On Sunday we decorated our Christmas tree.
And I usually take a picture of the kids, but in an effort to get in more (any!) pictures with the kids, I have been asking people to take my picture with them.
My husband offered to take the picture.
But my parents were also at the house, and Number 7 said, “I WANT MOMMY AND DADDY TO BE IN THE PICTURE WITH US.”
And she grabbed my hand and my husband’s hand, and she positioned us so we were next to each other in front of the tree.
And then my mom took a picture. All of us together.
It was forced and it was slightly uncomfortable, but we did it.
So yeah. My marriage is fucked up.
I could point fingers and blame and wait for my husband to come to his senses.

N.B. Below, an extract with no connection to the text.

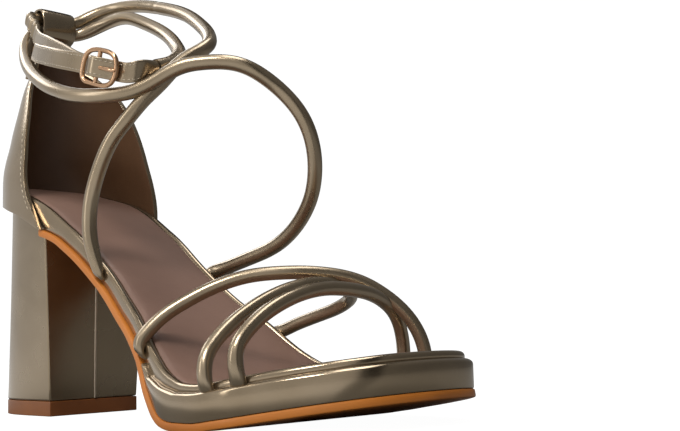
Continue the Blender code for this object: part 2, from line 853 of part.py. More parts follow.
def build_keeper():
    centre = keeper_centre()
    half = KEEPER_THICKNESS / 2
    deep = KEEPER_DEPTH / 2 - half
    high = KEEPER_HEIGHT / 2 - half
    rows = []
    crest = counter_crest()
    for below in (KEEPER_TAIL, 0.5 * KEEPER_TAIL, 0.0):
        base = rim_bottom(0.0)
        up = 1 - below / (crest - base)
        back = smooth(COUNTER, up, 5) * SOLE_LENGTH
        rows.append((-(back - CLEARANCE - half), crest - below))
    loop = ((-1.0, -0.55), (-1.0, 0.2), (-0.75, 0.75), (0.0, 1.0), (0.75, 0.75), (1.0, 0.1), (0.8, -0.7), (0.1, -1.0))
    for forward, up in loop:
        rows.append((centre.y - forward * deep, centre.z + up * high))
    flat = [(0.0, y, z, KEEPER_WIDTH / 2, half, FLAT) for y, z in rows]
    obj = sweep("keeper", curve_rows(flat, 0.003), (1, 0, 0), sides=8)
    champagne(obj)
    return obj


# Buckle: its own frame runs from the left bar forward (u), outwards (v) and up its width (w)
BUCKLE_PLACE = (-0.778, 0.396, 0.972)
BUCKLE_AIM = (-0.699, 0.486, 1.080)
BUCKLE_CENTRE_BAR = 0.45


def buckle_axes():
    start = over(*BUCKLE_PLACE)
    u = (over(*BUCKLE_AIM) - start).normalized()
    v = square_to(Vector((-1, 0, 0)), u)
    return start, u, v, u.cross(v)


def at_buckle(u_place, v_place, w_place=0.0):
    start, u, v, w = buckle_axes()
    return start + u * u_place + v * v_place + w * w_place


def wire(name, points, diameter, cyclic):
    curve = bpy.data.curves.new(name, "CURVE")
    curve.dimensions = "3D"
    curve.bevel_depth = diameter / 2
    curve.bevel_resolution = 2
    curve.use_fill_caps = not cyclic
    spline = curve.splines.new("POLY")
    spline.points.add(len(points) - 1)
    for slot, point in zip(spline.points, points):
        slot.co = (*point, 1.0)
    spline.use_cyclic_u = cyclic
    obj = bpy.data.objects.new(name, curve)
    model.objects.link(obj)
    return obj


def meshed(obj):
    """The curve object made a mesh of the same name, with its caps welded."""
    bpy.context.view_layer.update()
    mesh = bpy.data.meshes.new_from_object(obj.evaluated_get(bpy.context.evaluated_depsgraph_get()))
    shape = bmesh.new()
    shape.from_mesh(mesh)
    bmesh.ops.remove_doubles(shape, verts=shape.verts, dist=1e-6)
    shape.to_mesh(mesh)
    shape.free()
    name, place = obj.name, obj.matrix_world.copy()
    bpy.data.objects.remove(obj, do_unlink=True)
    made = bpy.data.objects.new(name, mesh)
    made.matrix_world = place
    model.objects.link(made)
    return made


def build_buckle():
    long = BUCKLE_LENGTH - BUCKLE_WIRE
    half = (BUCKLE_WIDTH - BUCKLE_WIRE) / 2
    corner = 0.0030
    outline = []
    for u, w, start in ((corner, half - corner, 90), (corner, corner - half, 180), (long - corner, corner - half, 270),
                        (long - corner, half - corner, 0)):
        for step in range(4):
            angle = radians(start + 30 * step)
            outline.append(at_buckle(u + corner * cos(angle), 0.0, w + corner * sin(angle)))
    frame = meshed(wire("buckle_frame", outline, BUCKLE_WIRE, True))
    bar_place = BUCKLE_CENTRE_BAR * long
    ends = [at_buckle(bar_place, 0.0, w) for w in (-half, half)]
    bar = meshed(wire("centre_bar", ends, 0.95 * BUCKLE_WIRE, False))
    combined(frame, [bar], "UNION")
    finish(frame, (0.62, 0.36, 0.22), 1.0, 0.2)

    turn_radius = (BUCKLE_WIRE + PRONG_WIRE) / 2 + CLEARANCE
    prong = []
    for angle in range(290, 80, -30):
        u = bar_place + turn_radius * cos(radians(angle))
        prong.append(at_buckle(u, turn_radius * sin(radians(angle))))
    prong.append(at_buckle(bar_place + 0.0004, turn_radius))
    prong.append(at_buckle(0.5 * (bar_place + long), turn_radius))
    prong.append(at_buckle(long, turn_radius))
    prong.append(at_buckle(long + 0.0012, turn_radius - 0.0002))
    tongue = wire("buckle_prong", prong, PRONG_WIRE, False)
    finish(tongue, (0.62, 0.36, 0.22), 1.0, 0.2)


def flat_row(place, widen=1.0):
    """Row of a flattened strap; widen 0 is the round cord that it grows out of."""
    cord = KEPT_CORD_DIAMETER / 2
    half_width = cord + widen * (FLAT_STRAP_WIDTH / 2 - cord)
    half_thickness = cord + widen * (FLAT_STRAP_THICKNESS / 2 - cord)
    return (*place, half_width, half_thickness, ROUND + widen * (FLAT - ROUND))


def build_billet():
    """Strap end that goes under both side bars and over the centre bar, with its tip behind."""
    long = BUCKLE_LENGTH - BUCKLE_WIRE
    bar = BUCKLE_CENTRE_BAR * long
    under = (BUCKLE_WIRE + FLAT_STRAP_THICKNESS) / 2 + CLEARANCE
    crown = under + FLAT_STRAP_THICKNESS + 1.4 * CLEARANCE
    rows = [
        flat_row(over(-0.376, 0.4935, 1.146), 0.0),
        flat_row(over(-0.450, 0.496, 1.137), 0.5),
        flat_row(over(-0.545, 0.498, 1.122), 1.0),
    ]
    route = (
        (long + 0.0040, -under - 0.0006),
        (long + 0.0008, -under - 0.0003),
        (long - 0.0012, -under - 0.0001),
        (long - 0.0028, -0.95 * under),
        (bar + 0.0056, -0.62 * under),
        (bar + 0.0046, -0.10 * under),
        (bar + 0.0038, 0.24 * crown),
        (bar + 0.0030, 0.55 * crown),
        (bar + 0.0016, 0.88 * crown),
        (bar, crown),
        (bar - 0.0016, 0.88 * crown),
        (bar - 0.0029, 0.55 * crown),
        (0.0032, -0.35 * under),
        (0.0017, -0.85 * under),
        (0.0, -under - 0.0002),
        (-0.0045, -under - 0.0003),
    )
    rows += [flat_row(at_buckle(u, v)) for u, v in route]
    tail = ((-0.747, 0.303, 0.859), (-0.687, 0.244, 0.812), (-0.614, 0.196, 0.789), (-0.565, 0.170, 0.790))
    rows += [flat_row(over(*place)) for place in tail]
    up = buckle_axes()[3]
    billet = sweep("billet", curve_rows(rows, 0.005), up, sides=8)
    turn_radius = (BUCKLE_WIRE + PRONG_WIRE) / 2 + CLEARANCE
    ends = [at_buckle(bar + 0.0010, turn_radius), at_buckle(long - 0.0012, turn_radius)]
    hole = meshed(wire("prong_hole", ends, PRONG_WIRE + 0.0009, False))
    combined(billet, [hole], "DIFFERENCE")
    champagne(billet)


def build_buckle_strap():
    """Strap from the keeper that holds the buckle, folded round its centre bar."""
    long = BUCKLE_LENGTH - BUCKLE_WIRE
    bar = BUCKLE_CENTRE_BAR * long
    under = (BUCKLE_WIRE + FLAT_STRAP_THICKNESS) / 2 + CLEARANCE
    below = under + FLAT_STRAP_THICKNESS + 2.5 * CLEARANCE
    rows = []
    for across, widen in ((-0.78, 0.0), (-0.95, 0.0), (-1.10, 0.0), (-1.28, 0.15)):
        place = Vector((across * KEEPER_WIDTH / 2, 0, KEPT_CORD_DIAMETER / 2 + CLEARANCE))
        rows.append(flat_row(keeper_centre() + place, widen))
    rows.append(flat_row(over(-0.372, 0.112, 0.925), 0.7))
    for place in ((-0.470, 0.153, 0.862), (-0.590, 0.222, 0.857), (-0.655, 0.290, 0.885)):
        rows.append(flat_row(over(*place)))
    for u, v in ((-0.0045, -below - 0.0002), (0.0, -below - 0.0001), (bar - 0.0040, -0.85 * below), (bar - 0.0016, -under)):
        rows.append(flat_row(at_buckle(u, v)))
    for angle in (-90, -55, -20, 15, 50, 85, 120, 150):
        u = bar + under * cos(radians(angle))
        rows.append(flat_row(at_buckle(u, under * sin(radians(angle)))))
    up = buckle_axes()[3]
    strap = sweep("buckle_strap", curve_rows(rows, 0.005), up, sides=8)
    bpy.ops.mesh.primitive_cube_add(size=1.0)
    notch = bpy.context.object
    start, u, v, w = buckle_axes()
    turned = Matrix((u, v, w)).transposed().to_4x4()
    size = Matrix.Diagonal((6.2 * MM, 6.4 * MM, PRONG_WIRE + 2.4 * CLEARANCE, 1.0))
    notch.matrix_world = Matrix.Translation(at_buckle(bar - 0.0001, 0.0003)) @ turned @ size
    combined(strap, [notch], "DIFFERENCE")
    champagne(strap)


def cut_pockets(footbed, platform):
    roots = [root for _, first, last in VAMP_STRAPS for root in (first, last)]
    roots += [INNER_WAIST_ROOT, OUTER_WAIST_ROOT]
    for body, wanted in ((footbed, True), (platform, False)):
        tools = []
        for number, root in enumerate(roots):
            if root[2] == wanted:
                tools.append(pocket(f"pocket_{number}", *root))
        combined(body, tools, "DIFFERENCE")


def main():
    for obj in list(bpy.data.objects):
        bpy.data.objects.remove(obj, do_unlink=True)
    bpy.context.scene.collection.children.link(model)
    build_insock()
    cut_pockets(build_footbed(), build_platform())
    build_outsole()
    build_heel()
    build_counter()
    build_keeper()
    build_vamp_straps()
    build_ankle_cords()
    build_buckle()
    build_billet()
    build_buckle_strap()


model = bpy.data.collections.new("strappy_heeled_sandal")
main()
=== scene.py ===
"""Strappy heeled sandal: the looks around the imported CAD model."""

from bisect import bisect_right
from math import acos, ceil, cos, exp, pi, radians, sin

import bpy
from mathutils import Matrix, Vector


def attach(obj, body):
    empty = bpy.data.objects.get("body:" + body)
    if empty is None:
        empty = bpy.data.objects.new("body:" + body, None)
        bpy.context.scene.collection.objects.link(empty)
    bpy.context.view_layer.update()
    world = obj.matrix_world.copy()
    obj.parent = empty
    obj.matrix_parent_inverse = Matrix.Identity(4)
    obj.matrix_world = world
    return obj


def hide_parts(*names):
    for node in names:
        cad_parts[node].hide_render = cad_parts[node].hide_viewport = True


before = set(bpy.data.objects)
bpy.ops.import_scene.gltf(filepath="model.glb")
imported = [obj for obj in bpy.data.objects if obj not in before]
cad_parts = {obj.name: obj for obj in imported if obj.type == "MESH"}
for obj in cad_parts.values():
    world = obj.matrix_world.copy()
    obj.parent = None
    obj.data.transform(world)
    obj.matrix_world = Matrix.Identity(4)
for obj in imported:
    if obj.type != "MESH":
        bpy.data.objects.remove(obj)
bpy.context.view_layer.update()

# The camera stands low in front of the outer side, as in the photograph, and
# looks slightly up at the straps. Its height keeps it just above the floor.
CAMERA_PLACE = (-0.2627, -0.4323, 0.0277)
CAMERA_HEADING = radians(-46.48)
CAMERA_TILT = radians(96.18)
CAMERA_ROLL = radians(-1.54)
CAMERA_LENS = 59.54

bpy.ops.object.camera_add(location=CAMERA_PLACE)
camera = bpy.context.object
camera_turn = Matrix.Rotation(CAMERA_HEADING, 4, "Z") @ Matrix.Rotation(CAMERA_TILT, 4, "X")
camera.matrix_world = (
    Matrix.Translation(CAMERA_PLACE) @ camera_turn @ Matrix.Rotation(CAMERA_ROLL, 4, "Z")
)
camera.data.sensor_width = 36.0
camera.data.lens = CAMERA_LENS
camera.data.clip_start = 0.01
bpy.context.scene.camera = camera
bpy.context.scene.view_settings.view_transform = "Standard"


# The floor is a seamless sheet of paper. The camera sees it evenly white, with a
# faint shadow round the soles. To every other ray it glows with painted light that the
# patent mirrors: painted shade in a dark pool close to the shoe and in a dark band where
# a studio flag would stand. It is the stage and isn't part of the shoe.
FLOOR_SIZE = 16.0
PAPER_SEEN = 0.98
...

But when we are both doing that, nothing will change.
And like they say, when nothing changes, nothing changes.
So this Christmas, I am going to give my husband the gift of mercy.
Does he think he needs my mercy?
Will he give me mercy?
I have no idea.
But I am almost fifty years old.
I’m way past the age of I’m only doing it if he does it, too.
And I am giving my children — especially Number 7 — the gift of a mother who treats their father with kindness. A just and evolved and compassionate wife and human being.
And what about me?
I deserve a gift, too.
And I’m going to give myself the gift of hope.
Because the alternative just isn’t an option for me right now. An existence without hope is not much of an existence at all.
So I will hold on to hope.
Because ultimately, that is what the Christmas season is all about, after all.